Sheila a survécu à l’indicible : un accident en décembre 2011, un coma de deux mois, la perte de l’homme de sa vie. Elle n’est plus jamais redevenue la même. Mais elle s’est tenue debout. Droite comme un arc. Khalil Gibran disait : «Vos enfants ne sont pas vos enfants.» C’est vrai. Mais une mère comme Sheila ne se contente pas de mettre au monde. Elle nourrit. Elle façonne. Elle envoie ses flèches, oui, mais elle reste le bois stable. Elle ne m’a pas appris à me taire — elle m’a appris à écrire, et à lire entre les lignes de la vie, à ne pas trop compter sur les autres, de peur d’être déçu. C’est elle qui m’a donné les yeux avec lesquels je regarde mon pays – non comme on regarde une carte, mais comme on scrute une mer fidèle et changeante. Elle m’a offert le silence d’une bibliothèque, profond comme un champ de cannes à l’aube, le tumulte d’une imprimerie battant comme un cœur d’homme libre, et la patience d’un vieux banc d’école, poli par les rêves et les absences.
Mais elle n’avait pas prévu le jour où la presse deviendrait péril. Lundi 25 septembre 2017. Aube. Roches-Brunes. Une vingtaine d’hommes, dont certains cagoulés, enjambent le mur de la maison familiale. Ce sont des policiers, mais ils n’ont pas de mandat. Ils cherchent un journaliste, Nad. Moi. Ils ignorent que je n’habite plus là. Ils crient mon nom comme on traque un criminel. Sheila se réveille en sursaut. Elle voit l’attroupement, se poste à la porte, dit calmement : «Partez. J’appelle la police.» Et là, une voix cinglante : «Nous-mêmes, la police, madame.»

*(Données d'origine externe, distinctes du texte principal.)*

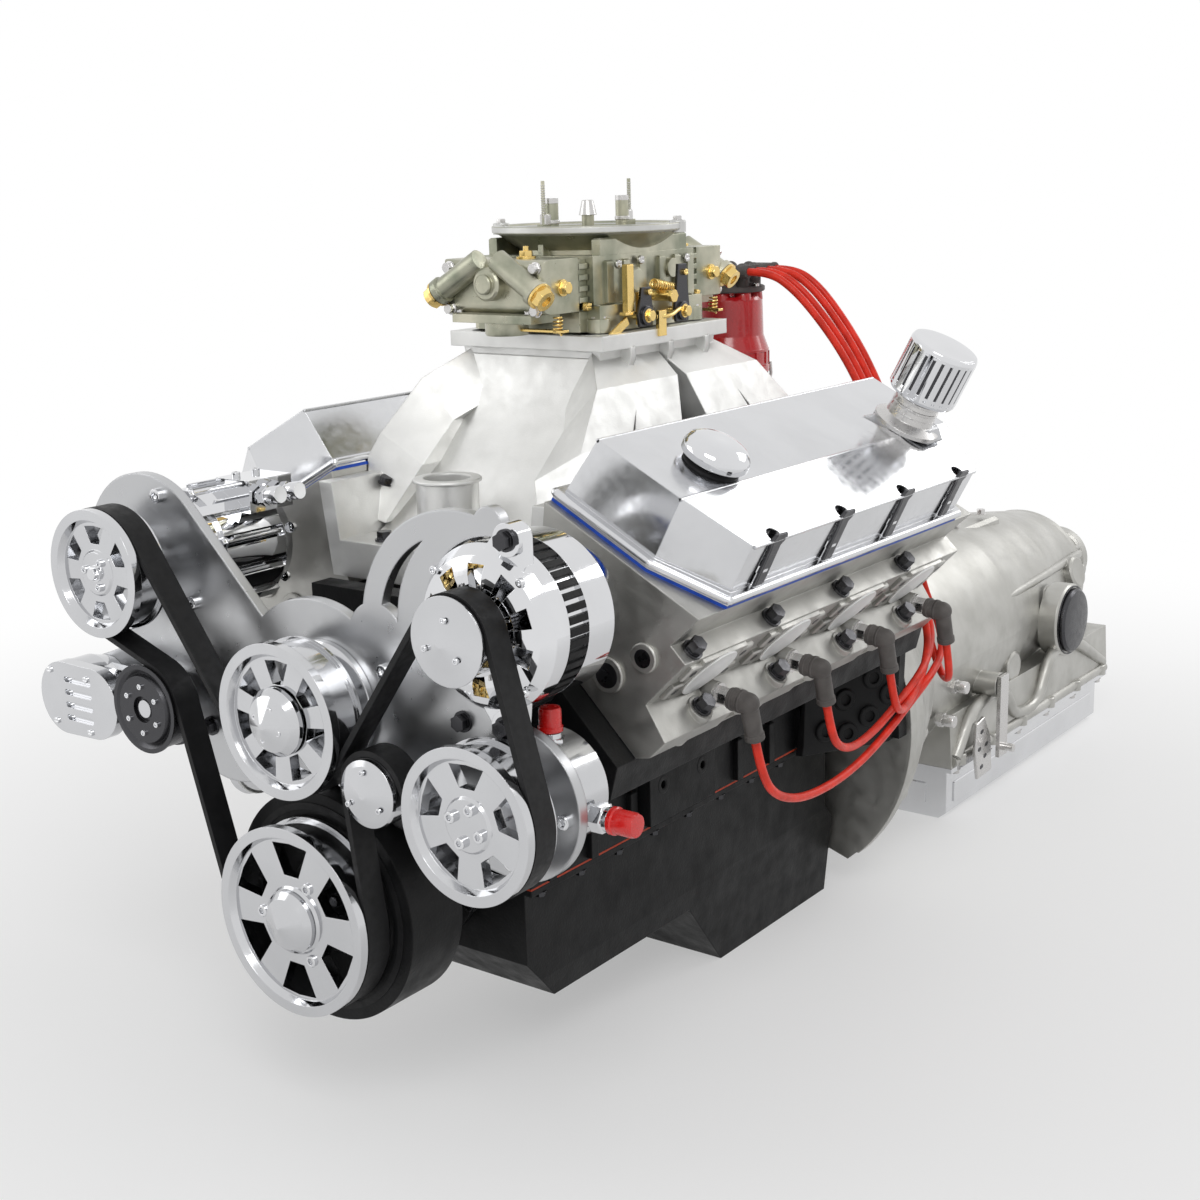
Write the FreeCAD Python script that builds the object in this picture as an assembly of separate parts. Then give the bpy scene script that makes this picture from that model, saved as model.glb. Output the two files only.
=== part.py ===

Cette scène, Sheila ne me l’a jamais vraiment racontée. Je l’ai apprise plus tard. C’est elle, pourtant, qui a eu la plus grande peur. Pas moi. Elle, la mère d’un “fugitif”, selon l’inspecteur Coothen, qui braillait sur toutes les radios qu’on devait se rendre, mes deux collègues et moi parce qu’on avait comploté pour faire tomber un ministre de la Justice. Sheila n’a pas été brisée. Elle a encaissé. En silence. Elle n’a pas pleuré. Ou alors loin de nous.
Aujourd’hui, je veux dire : je sais. Je me souviens. Je te dois tout. Ma voix, mon encre, mes refus. Mon entêtement. Mon besoin d’écrire. Tu m’as appris à parler juste, à relire entre les lignes, à marcher sur la corde raide sans jamais perdre l’équilibre — surtout quand j’en donne l’air.
Tu m’as transmis, maman, le goût des mots comme on transmet une recette rare, une prière, un feu sacré. Un verre de whisky aussi, comme recommandé par le bon Dr Modun, quand tu es sortie du coma. Et quand je me perds dans les grands vents, c’est ton regard que je cherche, comme une étoile dans la tempête, un phare dans la nuit, au milieu des champs de cannes, loin là-bas…
Dans les yeux de Sheila, il y a de la lumière. Mais aussi une force. Une foi. Une sorte de justice invisible. Une bonté qui ne négocie pas. Une maternité tissée de courage.
Ce texte n’est pas un adieu. C’est un merci vivant. Parce qu’il ne faut pas attendre le silence pour honorer les voix. Parce qu’aujourd’hui, je veux que tous les lecteurs qui me lisent sachent ce que je n’ai jamais su te dire : Je t’aime, maman. Et c’est grâce à toi que j’écris encore.